In looking at the U.S. House vote that was just enough to pass the Democratic leadership’s health insurance reform bill (a 220-215 margin), you could say that the votes of three men with almost no influence in Congress, elected from districts thousands of miles apart, were what made the difference between victory and defeat.
Two of the affirmative votes were cast by Democrats who had been members of the House for only a day or so. Bill Owens won a House seat last Tuesday in upstate New York that had been Republican since the Civil War, thanks to a schism between the GOP establishment and the party’s right-wingers over the Republican nominee. Rush Limbaugh, Glenn Beck, Sarah Palin and other GOP figures effectively pushed the Republican candidate out of the race in favor of Conservative Party candidate Doug Hoffman — who was then defeated by Owens.
On the other side of the country that election day, a vacated House seat was up for grabs in California. Although the district is generally Democratic-leaning, pre-election polls showed that Lt. Gov. John Garamendi was facing a tough challenge from Republican David Harmer. Garamendi won on Nov. 3, but only drew 52 percent of the vote.
Interestingly, you heard a lot of spin on the talk shows last week about how the Nov. 3 elections were a “backlash” against Barack Obama’s Marxist excesses and provided “proof” that Democrats were dead in the water as we head into the 2010 election cycle. In fact, in the only two races where federal offices were involved and where healthcare reform was a salient issue, Democrats Owens and Garamendi won.
Finally, we come to the Republican in this affair, Ahn “Joseph” Cao (prononunced “gow”) from a New Orleans-based district. Cao is an interesting anomaly in the U.S. House, as he is the only Republican House member who is both non-caucasian and born outside the U.S. (his family emigrated to America from Vietnam). Cao’s district is heavily black and Democratic, and he won his 2008 race (with less than 50 percent of the vote) only because the incumbent, William Jefferson, was a sleazbag crook who was eventually convicted on public corruption charges.
In his first few months as a congressman, Cao did some very un-Republican things. He was one of only five Republicans to vote for Obama’s supplemental appropriation for military operations in Afghanistan and Iraq, even though he was heavily pressured by GOP leaders to vote against it. Cao took the radical position that a congressman should vote for legislation that benefits his constitutents (the spending bill contained funds for Gulf Coast restoration work needed in the wake of Hurricanes Katrina and Rita) rather than try for a perfect score on some right-wing organization’s check list. Cao was also one of only seven Republicans who voted for the resolution of disapproval against Rep. Joe Wilson for screaming “you lie” during a speech by Obama.

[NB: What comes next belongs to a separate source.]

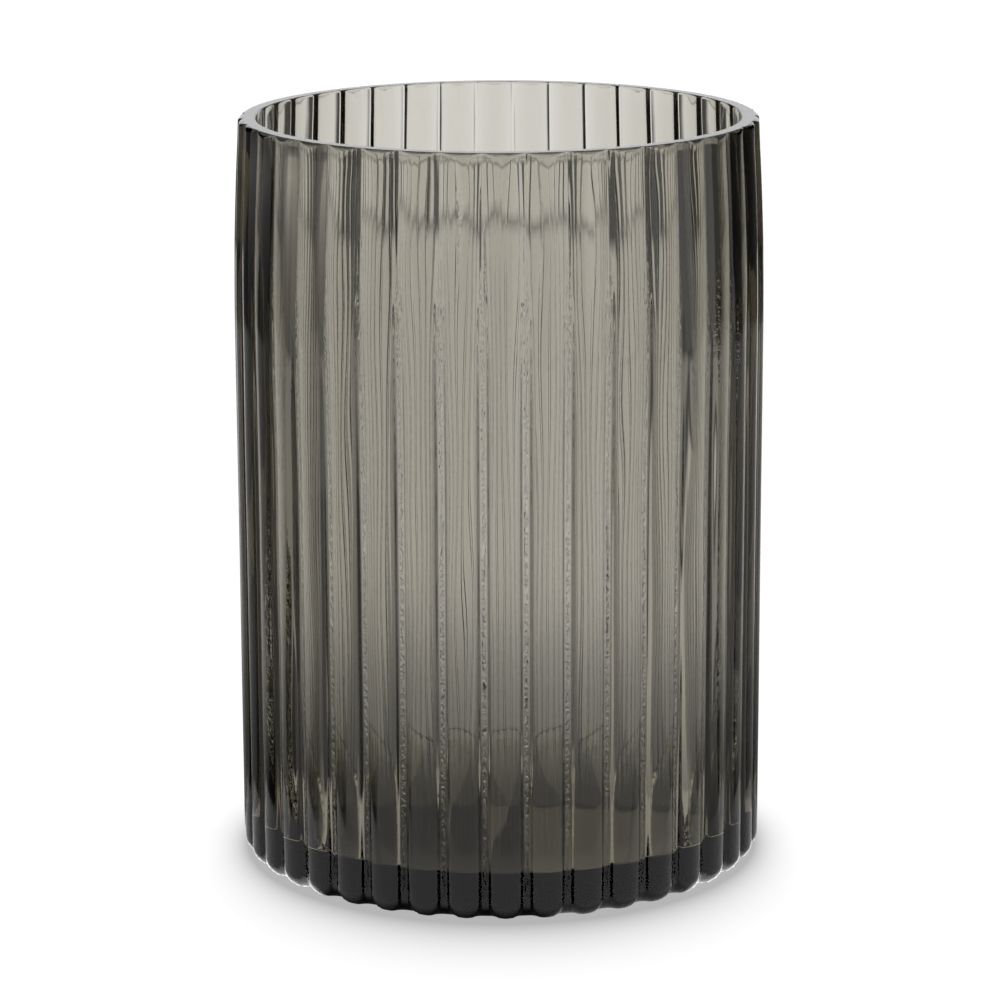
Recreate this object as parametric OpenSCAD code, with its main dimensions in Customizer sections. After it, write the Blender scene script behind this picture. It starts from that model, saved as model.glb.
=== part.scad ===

House Republican leaders like Virginia’s Eric Cantor boasted that “not one Republican would approve the Democrats’ health care bill.” When the votes were actually tallied, however, things turned out a little differently. Here’s how Politico’s Jonathan Allen described it:
There was a bit of visual drama on the House floor Saturday night, with Minority Whip Eric Cantor (R-Va.) cozying up to Cao to try to keep a unified Republican line against the bill. Cao, in a move courteous to GOP leaders who wanted to force as many Democrats as possible to cast “yes” votes — and preserving his options — waited until the other side had posted the 218 votes necessary for passage before casting his yea.
“At the end of the day, I had to make a decision of conscience based on the needs of the people in my district,” Cao said in explaining his yes vote.
Owens, Garamendi, and Cao collectively are as close as you can get to having zero clout in Congress. But without their votes, the healthcare bill would not have passed – it would have fallen one vote short of the 218 needed for a House majority.
The right-wingers, who include our blogging colleague Erick Erickson, are already shouting themselves red-faced over the vote and claiming that Owens “broke a promise” on the healthcare bill.
Let’s look at what Owens actually said while campaigning for his House seat. In an Oct. 30 debate, held four days before the election, Owens was asked if he would support the healthcare reform bill that had been released by the House leadership earlier in the week. Here’s what Owens replied:
I believe that moving towards this legislation is very appropriate. I think that the type or the form of public options included in this bill is reasonable. It is not one that allows people to move to the government option if they already have health insurance coverage, so it is not going to control a significant segment of the population. What it will do, though, is deal again with those who do not have coverage and will eliminate this uncompensated care problem that we have, which is very significant for health care providers.
When he was asked a followup question about his support of a public option, Owens said the public option in the House legislation seemed “reasonable.”
Erickson, of course, is free to say whatever he wants, but I think a rational person who has a reality-based view of life and a reasonable grasp of the English language would agree with me that Owens clearly indicated during his campaign that he supported the healthcare bill. To say that Owens broke a promise on healthcare is about as reality-based as insisting that the sun rises in the west every morning.
The House vote obviously is no indicator of what will happen in the Senate. I predict we will be returning to this issue many times in the next few months.